![]() |
| Mengenal PLTA Sigura-Gura, pembangkit listrik bawah tanah pertama di Indonesia yang memanfaatkan aliran Sungai Asahan dari Danau Toba, dengan kapasitas 286 MW dan teknologi canggih. |
Pembangkit Listrik Tenaga Air (PLTA) Sigura-Gura merupakan pembangkit listrik bawah tanah pertama di Indonesia yang berlokasi di Desa Paritohan, Kabupaten Toba Samosir, Provinsi Sumatera Utara. PLTA ini memanfaatkan aliran Sungai Asahan yang bersumber langsung dari Danau Toba dan dibendung di Bendungan Sigura-Gura.
Bendungan tersebut memiliki peran penting sebagai penampung dan pengatur air untuk pembangkitan listrik, serta pernah menjadi ikon nasional dengan tampil pada uang kertas pecahan Rp100 yang dirilis Bank Indonesia pada 1984.

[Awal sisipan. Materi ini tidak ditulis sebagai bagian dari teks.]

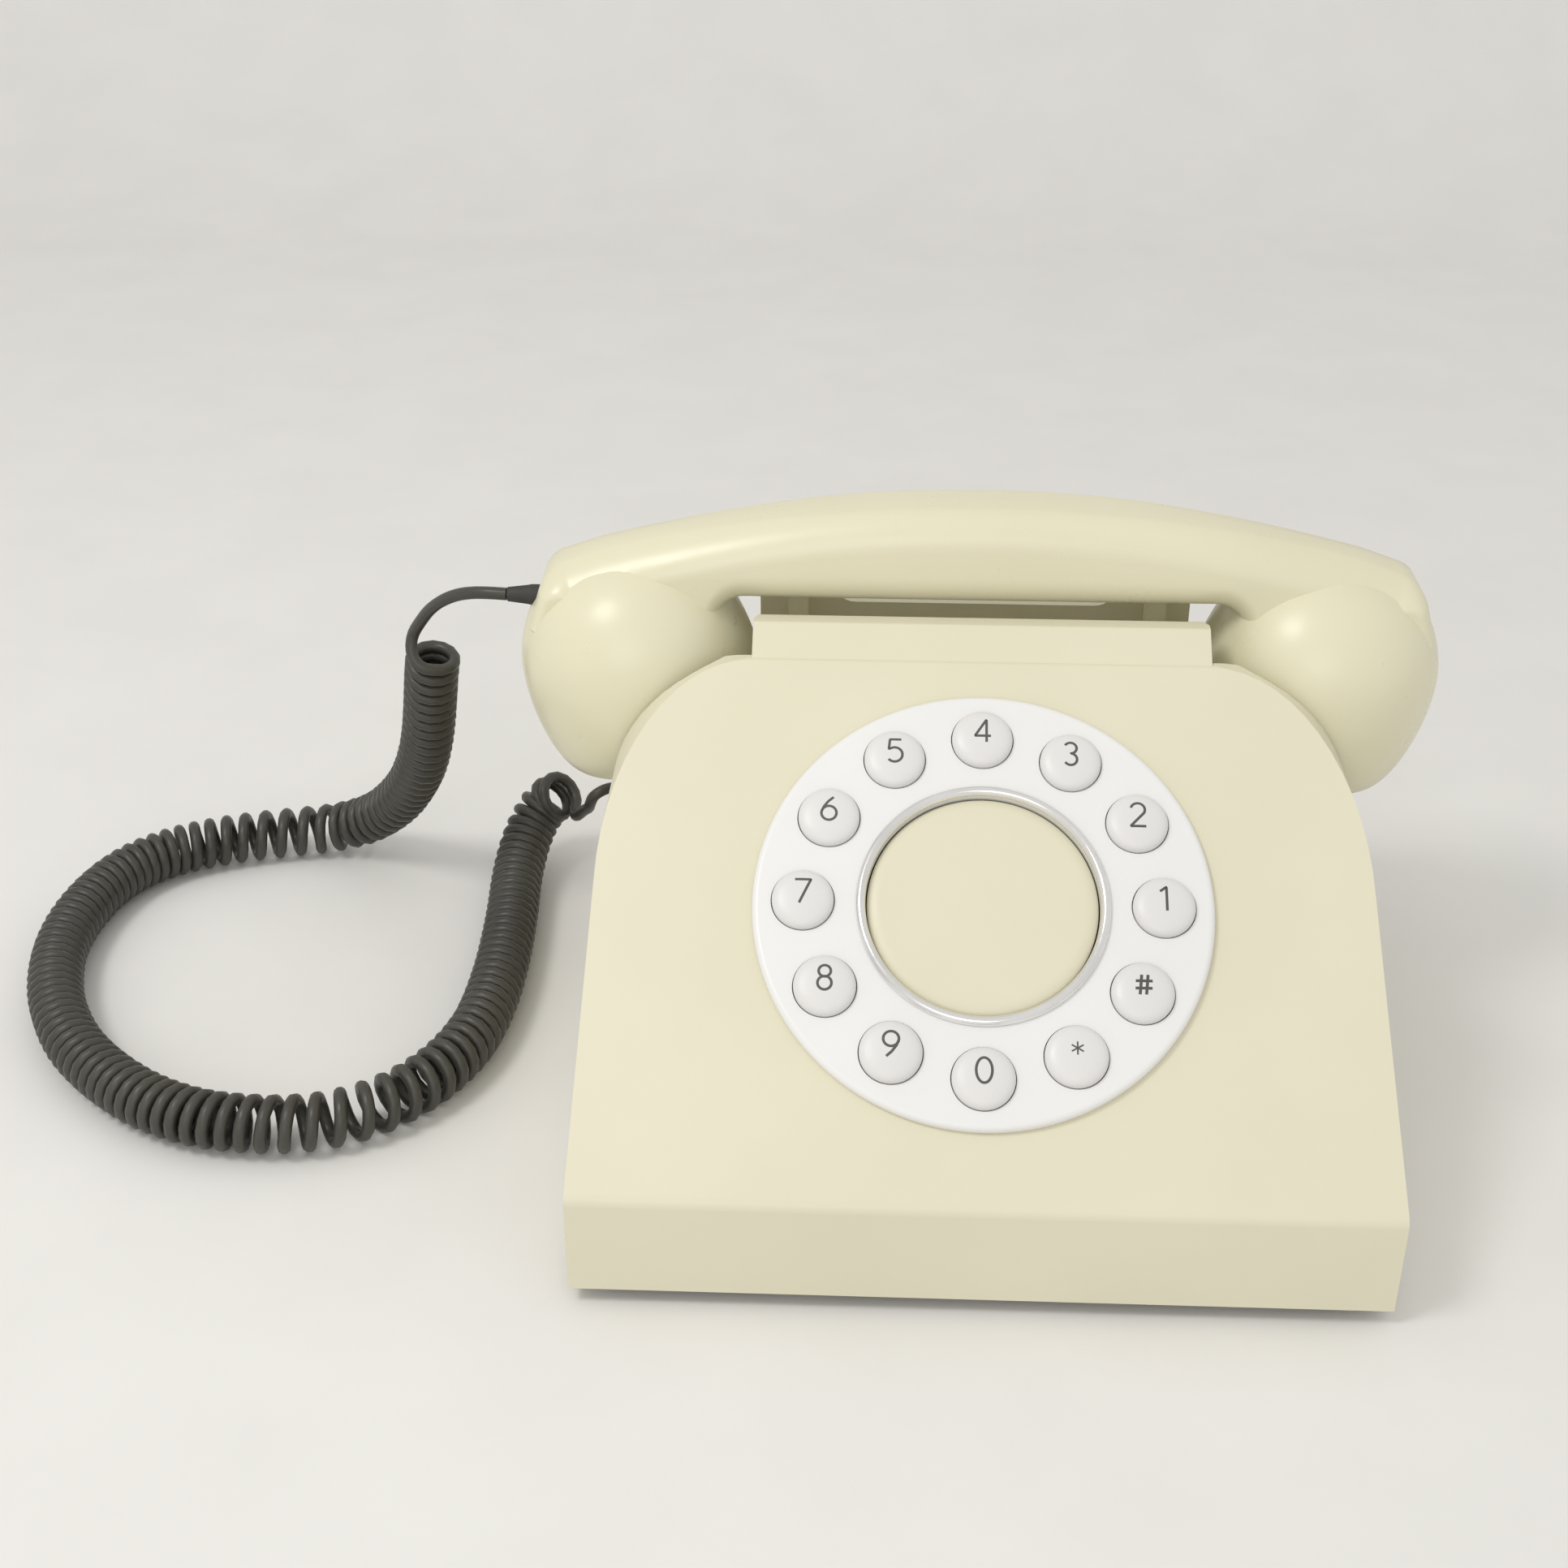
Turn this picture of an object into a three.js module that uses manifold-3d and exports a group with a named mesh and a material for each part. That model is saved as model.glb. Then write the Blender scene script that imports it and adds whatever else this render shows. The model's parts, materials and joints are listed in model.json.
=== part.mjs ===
// Desk telephone with a ring of twelve push buttons, a lift-off handset and a curly cord.
// Millimetres, +Z up, X to the right, Y to the back. The origin is on the table, under the
// middle of the telephone without its cord.
import * as THREE from 'three';
import { mergeVertices } from 'three/addons/utils/BufferGeometryUtils.js';
import Module from 'manifold-3d';

const wasm = await Module();
wasm.setup();

// ---------------------------------------------------------------- driving sizes
const GAP = 0.3;                 // clearance kept between pieces that touch
const BODY_WIDTH = 180;
const BODY_DEPTH = 178;
const SKIRT_CREASE = 28.5;       // height where the upright skirt turns into the sloping face
const CREASE_RADIUS = 3.6;
const FACE_ANGLE = 37.05 * Math.PI / 180;
const SHOULDER_TOP = 107.4;
const SHOULDER_RADIUS = 34.5;
const SIDE_TAPER = 1.6;          // how much each side leans in between the crease and the shoulder
const WALL = 2.5;
const FOOT_HEIGHT = 3.7;
const FOOT_RADIUS = 9;
const FLOOR_THICKNESS = 1.5;

const PLATFORM_TOP = 113.5;       // front rail of the cradle
const PLATFORM_HALF_WIDTH = 54.5;
const RAIL_BACK = 28.6;
const TROUGH_FLOOR = 84;
const CHANNEL_FLOOR = 50;        // floor under the handset's cups
const SHOULDER_SHELF = 3;        // flat strip behind the face's upper edge
const REAR_WALL_FRONT = 57.6;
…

PLTA Sigura-Gura dibangun pada era Presiden Soeharto, dimulai pada Mei 1978, selesai pada Desember 1981, dan mulai beroperasi resmi pada 7 Juni 1983.
Proyek ini merupakan hasil kerja sama antara Indonesia dan Jepang, dengan konstruksi utama dilakukan oleh kontraktor Jepang dan dukungan teknologi, sedangkan tenaga kerja lokal terlibat aktif.
Pembangkit ini menempati kedalaman sekitar 200 meter di bawah tanah dan memiliki kapasitas total 286 megawatt dengan empat unit turbin masing-masing 71,5 megawatt.
Bendungan Sigura-Gura memiliki struktur beton gravity setinggi 46 meter dari dasar Sungai Asahan dan volume penampungan sebesar 6.140.000 meter kubik.
Selain berfungsi sebagai penampung dan pengatur debit air, bendungan ini juga menjadi sumber utama pasokan air untuk menggerakkan turbin di PLTA.
Kemegahan bendungan dan pentingnya peranannya dalam sistem energi nasional membuat gambar bendungan ini dicetak pada uang kertas Rp100 warna merah muda yang beredar sejak 1984 hingga ditarik pada 1995.
Direktur Operasi PT Inalum, Bapak Ahmad Fadli, menjelaskan, "PLTA Sigura-Gura tidak hanya menjadi tulang punggung pasokan listrik di wilayah sekitar, tapi juga berperan vital dalam mendukung industri peleburan aluminium di Kuala Tanjung."
Ia menambahkan bahwa pengelolaan bendungan dan pembangkit ini terus dilakukan secara berkala untuk menjaga kestabilan pasokan energi dan melestarikan sumber daya air.
Teknologi yang diterapkan di PLTA ini termasuk pintu pengatur air setinggi tujuh meter dan lebar enam meter yang berfungsi mengendalikan aliran air ke turbin lewat pipa pesat.
Fasilitas lainnya adalah tangki pendatar setinggi 56,4 meter dengan diameter 12 meter serta rumah pembangkit atau power house seluas 1.710 meter persegi. Dua buah transformator daya juga dipasang untuk mengalihkan dan mengubah listrik yang dihasilkan agar sesuai dengan kebutuhan jaringan.
PLTA Sigura-Gura menjadi simbol kemajuan teknologi pembangkit listrik Indonesia, khususnya dalam pemanfaatan energi terbarukan dari sumber air.
Pembangunan PLTA ini juga mendatangkan dampak sosial dan ekonomi bagi masyarakat sekitar dengan membuka lapangan kerja dan meningkatkan infrastruktur daerah pada masa konstruksi proyek.
Secara ekologis, kelestarian Sungai Asahan dan Danau Toba sebagai sumber air sangat penting untuk menjaga keberlanjutan operasional PLTA.
Oleh karena itu, upaya konservasi dan pengelolaan sumber daya air terus dilakukan untuk mengatasi potensi erosi, sedimentasi, dan perubahan tata guna lahan yang dapat memengaruhi kualitas air dan kapasitas bendungan.
Sebagai pembangkit listrik bawah tanah pertama Indonesia, PLTA Sigura-Gura bukan hanya prestasi teknik, tetapi juga warisan sejarah penting dalam pengembangan energi nasional yang modern dan berkelanjutan, sekaligus mendukung kebutuhan industri strategis di Sumatera Utara.
Dengan kapasitas besar dan teknologi canggih, PLTA Sigura-Gura terus berkontribusi pada pasokan listrik nasional serta menjadi contoh keberhasilan kolaborasi internasional dalam pengembangan infrastruktur energi Indonesia.